J’ai été si malade depuis deux mois, madame, que je n’ai pu aller une seule fois chez Mme de Jaucourt. Je crois vous avoir déjà mandé[4] que j’avais renoncé à tout ce qu’on appelle devoirs, comme à tout ce qu’on nomme plaisirs.

Je prie M. le président Hénault de souffrir que je ne le sépare point de vous dans cette lettre, et que je lui dise ici que je lui serai attaché jusqu’au dernier moment de ma vie. Il voit mourir tous ses amis les uns après les autres : cela doit lui porter la tristesse dans l’âme, et vous devez vous servir l’un à l’autre de consolation.

Un redoublement de mes maux, qui me prend actuellement, me remet dans mon lit, et m’empêche de dicter plus longtemps combien je suis dévoué à tous deux. Recevez ensemble les protestations bien sincères de mes tendres sentiments, et conservez-moi des bontés qui me sont bien précieuses.

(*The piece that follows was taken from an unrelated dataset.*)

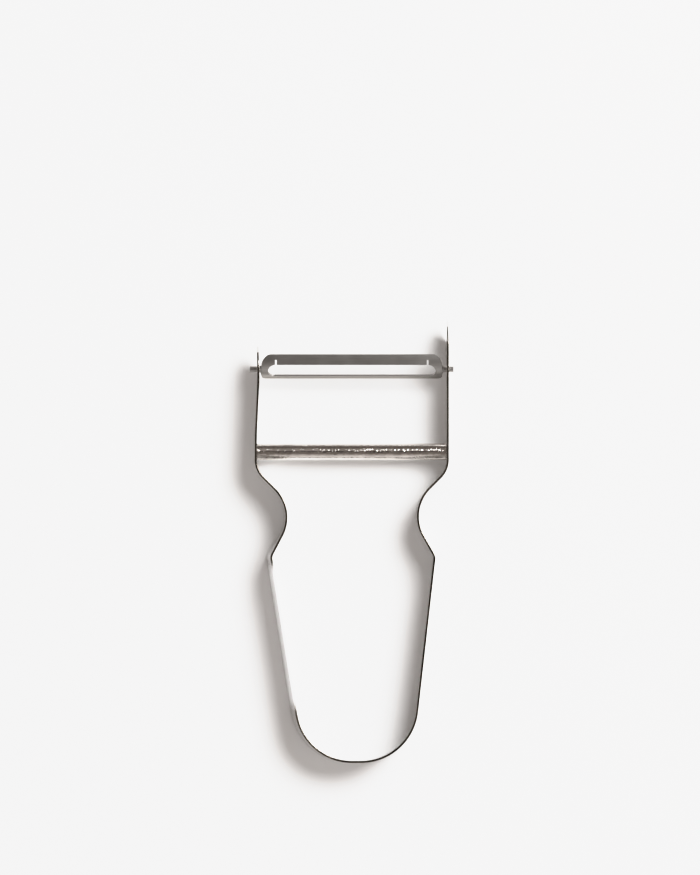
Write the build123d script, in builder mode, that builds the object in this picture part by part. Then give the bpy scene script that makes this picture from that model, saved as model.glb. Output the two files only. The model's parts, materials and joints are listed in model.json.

  1. Voyez tome XVIII, page 81.
  2. Dans le Dictionnaire philosophique il y avait et il y a pispates et Terluh ; voyez tome XVIII, pagre 83.
  3. Voyez tome XVIII, page 60.
  4. Je ne crois pas qu’il l’ait déjà mandé à Mme du Deffant, à moins que ce ne soit dans une lettre qui ne nous est pas parvenue. (B.)